Sir Archibald Campbell, whose collection has been studied by Professor Humfrey, was the heir of a family that had held land in Dunbartonshire since the seventeenth century, and, like his father, Sir Ilay Campbell, Ist. Bt. of Succoth, Lord Succoth (1734-1823), had a successful legal career. Marriage to an heiress, Elizabeth Balfour, enabled him to employ the architect William Burn - who rebuilt Fettercairn for Sir William Forbes in 1826 - to reconstruct Garscube on an extravagant scale in 1826-7. Like Forbes, Campbell set about collecting pictures for his ‘new’ mansion, helped by the Scottish painter-cum-agent Andrew Wilson who had been in direct competition with Irvine in Genoa over two decades earlier and made purchases in Italy after he withdrew as Manager of the Trustees’ Academy at Edinburgh in 1826. The Luini was by a comfortable margin the finest Renaissance picture that Campbell acquired, but he also bought works given to Moretto and Leonardo - the last a rare portrait by Zaganelli - as well as Annibale Carracci’s intimate so-called Montalto Madonna (London, National Gallery), a distinguished Genoese portrait by van Dyck and a characteristic Cuyp.

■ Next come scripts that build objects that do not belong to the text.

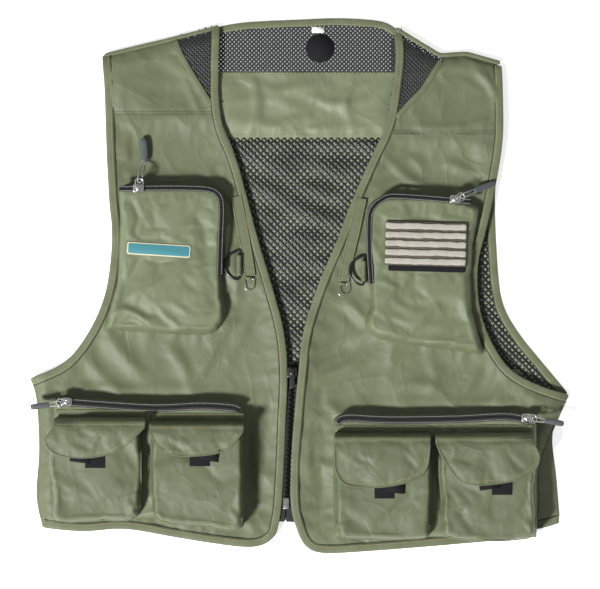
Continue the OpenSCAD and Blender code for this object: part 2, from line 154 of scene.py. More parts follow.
def waves(seed: int, length: float, count: int = 7) -> Height:
    """A soft random swell, between about -1 and 1.

    Args:
        seed: picks the swell.
        length: its usual wavelength.
        count: how many plain waves make it up.

    Returns:
        The swell as a function of x and y.
    """
    r = np.random.default_rng(seed)
    turn, size, shift = r.uniform(0, 2 * np.pi, count), r.uniform(0.7, 1.5, count), r.uniform(0, 6.3, count)
    k = 2 * np.pi / (length * size)

    def swell(x: np.ndarray, y: np.ndarray) -> np.ndarray:
        """The swell at places."""
        return sum(np.sin(k[i] * (x * np.cos(turn[i]) + y * np.sin(turn[i])) + shift[i])
                   for i in range(count)) / math.sqrt(count)
    return swell


@dataclass(frozen=True)
class Fold:
    """A crease in cloth: a ridge, or a valley where its height is negative."""

    points: tuple[tuple[float, float], ...]
    height: float
    width: float

    def at(self, p: np.ndarray) -> np.ndarray:
        """How far the crease lifts the cloth.

        Args:
            p: flat points.

        Returns:
            The lift at each.
        """
        line = smooth(self.points, 5)
        d, q = off_line(p, line)
        ends = np.minimum(np.linalg.norm(q - line[0], axis=1), np.linalg.norm(q - line[-1], axis=1))
        reach = np.linalg.norm(line[-1] - line[0]) * 0.35
        fade = 0.15 + 0.85 * np.clip(ends / reach, 0, 1)
        return 1.35 * self.height * np.exp(-((d / (0.85 * self.width)) ** 2)) * fade


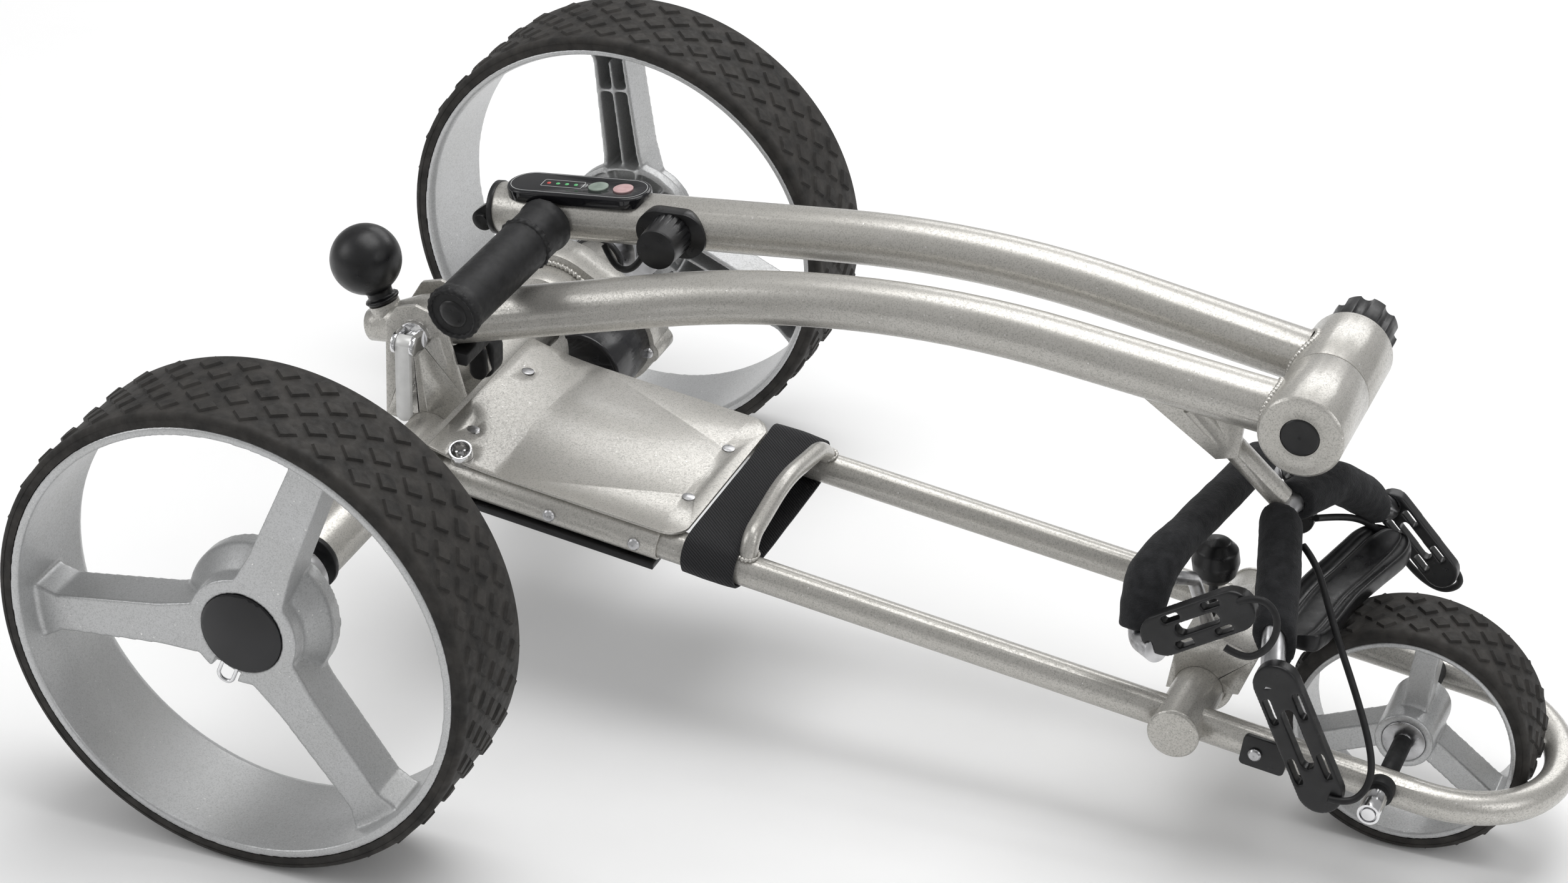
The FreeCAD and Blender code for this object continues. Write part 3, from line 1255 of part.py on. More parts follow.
def panel_frame():
    """The control panel's centre, on top of the handle tube, and its slope."""
    (x1, z1), (x2, z2) = HANDLE_ROUTE[0], HANDLE_ROUTE[1]
    slope = math.degrees(math.atan2(z2 - z1, x2 - x1))
    centre = from_axle(67.7, value("tube_side"), handle_z(67.7) + value("tube_radius") - 0.8)
    return centre, Rotation(Vector(0, 1, 0), -slope)


def on_panel(shape):
    """Move a shape drawn round the panel's centre to its place on the handle."""
    centre, turn = panel_frame()
    shape.Placement = Placement(centre, turn).multiply(shape.Placement)
    return shape


BUTTONS = {"mode_button": 13.0, "power_button": 29.5}


def make_control_panel():
    """The rounded black panel saddled on the handle tube, with two round button holes."""
    length = value("panel_length")
    half = value("panel_width") / 2
    height = value("panel_height")
    straight = length / 2 - half
    slab = Part.makeBox(2 * straight, 2 * half, height, Vector(-straight, -half, -3))
    for end in (-1, 1):
        slab = slab.fuse(Part.makeCylinder(half, height, Vector(end * straight, 0, -3)))
    slab = slab.removeSplitter()
    rims = [edge for edge in slab.Edges if edge.BoundBox.ZMin > height - 3.1]
    slab = slab.makeFillet(1.6, rims)
    for x in BUTTONS.values():
        hole = Part.makeCylinder(value("button_radius") + 0.25, 4, Vector(x, 0, height - 3 - 2.6))
        slab = slab.cut(hole)
    tube = swept(tube_route(HANDLE_ROUTE, value("tube_side")), value("handle_bend"), value("tube_radius"))
    feature("control_panel", on_panel(slab).cut(tube))


def make_buttons():
    """Two round push buttons, standing a little above the panel."""
    for label, x in BUTTONS.items():
        top = value("panel_height") - 3 + 0.5
        button = Part.makeCylinder(value("button_radius"), 1.9, Vector(x, 0, top - 1.9))
        feature(label, on_panel(button))


def make_dial_saddle():
    """The moulded base of the speed dial, shaped to the handle tube's right side."""
    x = value("dial_x")
    z = value("dial_z")
    y = value("tube_side - tube_radius")
    base = link_plate(from_axle(x - 8, 0, z - 1), from_axle(x + 8, 0, z), 14.5, 14.5, y + 3, 9)
    tube = swept(tube_route(HANDLE_ROUTE, value("tube_side")), value("handle_bend"), value("tube_radius"))
    post = Part.makeCylinder(3, 12, from_axle(x, y - 12, z), Vector(0, 1, 0))
    feature("dial_saddle", base.fuse(post).cut(tube).removeSplitter())


def make_speed_dial():
    """The ribbed speed dial."""
    x = value("dial_x")
    z = value("dial_z")
    y = value("tube_side - tube_radius") - 1.9
    across = Vector(0, -1, 0)
    radius = value("dial_radius")
    length = value("dial_length")
    centre = from_axle(x, y, z)
    dial = Part.makeCone(radius, radius - 1.2, length, centre, across)
    for i in range(18):
        angle = math.radians(20 * i)
        spot = centre + Vector(math.cos(angle), 0, math.sin(angle)) * (radius + 0.5)
        dial = dial.cut(Part.makeCylinder(1.2, length - 4, spot, across))
    bore = Part.makeCylinder(3.05, 10.6, centre, across)
    feature("speed_dial", dial.cut(bore))


DIAL_CABLE = [(122, 9, 281), (117, 9, 272), (110, 11, 262), (101, 15, 257), (92, 20, 259), (85, 25, 266)]


def make_dial_cable():
    """The dial's lead, from its base into the underside of the handle tube."""
    route = [from_axle(*point) for point in DIAL_CABLE]
    tube = swept(tube_route(HANDLE_ROUTE, value("tube_side")), value("handle_bend"), value("tube_radius"))
    x = value("dial_x")
    z = value("dial_z")
    y = value("tube_side - tube_radius")
    base = link_plate(from_axle(x - 8, 0, z - 1), from_axle(x + 8, 0, z), 14.5, 14.5, y + 3, 9)
    feature("dial_cable", cord(route).cut(tube).cut(base))


def make_handle_end_cap():
    """The black cap in the handle tube's free end, with a bolted lug beside it."""
    (x1, z1), (x2, z2) = HANDLE_ROUTE[0], HANDLE_ROUTE[1]
    along = Vector(x2 - x1, 0, z2 - z1).normalize()
    end = from_axle(x1, value("tube_side"), z1)
    rim = Part.makeCylinder(value("tube_radius") + 0.6, 3.4, end - along * 3.4, along)
    plug = Part.makeCylinder(value("tube_radius - tube_wall"), 8, end - along * 0.1, along)
    lug = link_plate(end + Vector(-4, 0, -2), end + Vector(-14, 0, -12), 6, 7, value("tube_side") + 4, 7)
    bolt = Part.makeCylinder(4.4, 12, end + Vector(-14, -2.5, -12), Vector(0, 1, 0))
    feature("handle_end_cap", rim.fuse([plug, lug, bolt]).removeSplitter())


# ---------------------------------------------------------------- build, check and write

def build():
    make_frame_rails()
    make_rail_sleeves()
    make_axle_beam()
    make_axle_shaft()
    make_axle_bushes()
    make_drive_discs()
    make_gearbox_housing()
    make_motor_housing()
    make_frame_screws()
    make_cover_plate()
    make_bottom_tray()
    make_charge_socket()
    make_battery_hoop()
    make_battery_strap()
    make_bracket_plates()
    make_pivot_bolt()
    make_cam_lever()
    make_stop_bumper()
    make_cross_tube()
    make_cross_tube_caps()
    make_lower_bracket()
    make_foot_cradle()
    make_rail_clip()
    make_lower_cradle_bar()
    make_lower_foam()
    make_lower_hooks()
    make_lower_bungee()
    make_cradle_knob()
    make_front_axle()
    make_axle_sleeves()
    make_front_rim()
    make_front_bearings()
    make_front_tyre()
    make_rear_wheels()
    make_main_tube()
    make_hinge_plug()
    make_hinge_knob()
    make_upper_cradle_bar()
    make_upper_foam()
    make_upper_hooks()
    make_upper_bungees()
    make_ball_knob()
    make_handle_tube()
    make_grip()
    make_control_panel()
    make_buttons()
    make_dial_saddle()
    make_speed_dial()
    make_dial_cable()
    make_handle_end_cap()


def check():
    faults = [item.Name for item in doc.Objects if "Invalid" in item.State or "Error" in item.State]
    for item in SUBPARTS:
        if item.Shape.isNull() or not item.Shape.isValid():
            faults.append(item.Label)
    if faults:
        raise RuntimeError(f"not built: {sorted(set(faults))}")


def write():
    os.makedirs("parts", exist_ok=True)
    for item in SUBPARTS:
        item.Shape.exportStep(f"parts/{item.Label}.step")


build()
doc.recompute()
check()
write()
print(len(SUBPARTS), "sub-parts")
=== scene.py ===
import json
import math

import bpy
from mathutils import Matrix, Vector, noise


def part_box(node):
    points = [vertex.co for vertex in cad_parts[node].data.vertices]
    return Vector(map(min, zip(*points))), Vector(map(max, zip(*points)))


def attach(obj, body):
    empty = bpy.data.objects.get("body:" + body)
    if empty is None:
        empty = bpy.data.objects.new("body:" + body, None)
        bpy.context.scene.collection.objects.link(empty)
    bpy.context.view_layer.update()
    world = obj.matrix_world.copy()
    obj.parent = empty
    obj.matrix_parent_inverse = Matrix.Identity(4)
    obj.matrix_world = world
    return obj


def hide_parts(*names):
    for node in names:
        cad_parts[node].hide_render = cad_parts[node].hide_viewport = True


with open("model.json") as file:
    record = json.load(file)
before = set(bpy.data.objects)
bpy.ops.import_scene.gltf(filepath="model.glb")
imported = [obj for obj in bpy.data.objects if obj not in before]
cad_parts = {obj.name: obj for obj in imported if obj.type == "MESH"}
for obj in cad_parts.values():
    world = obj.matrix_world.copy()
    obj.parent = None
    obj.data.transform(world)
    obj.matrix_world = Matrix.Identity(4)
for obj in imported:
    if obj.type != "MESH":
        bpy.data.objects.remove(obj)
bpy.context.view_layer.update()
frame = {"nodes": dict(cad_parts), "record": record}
NODES = frame["nodes"]
AXLE = -0.2816                  # the rear axle, along X
TILT = math.radians(6.64)       # the rails slope down towards the front


def at(x, y, z):
    """A point given in mm forward of the rear axle."""
    return Vector((x / 1000 + AXLE, y / 1000, z / 1000))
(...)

His pictures were complemented by a substantial group of Old Master drawings: this included what was perhaps the finest Florentine trecento drawing in any Scottish collection, the sheet attributable to Taddeo Gaddi now with the Woodner Collection in the National Gallery of Art, Washington, as well as a notable study by Guido Reni that was purchased for the National Gallery of Scotland when the collection was dispersed at Christie’s, 26 March 1974.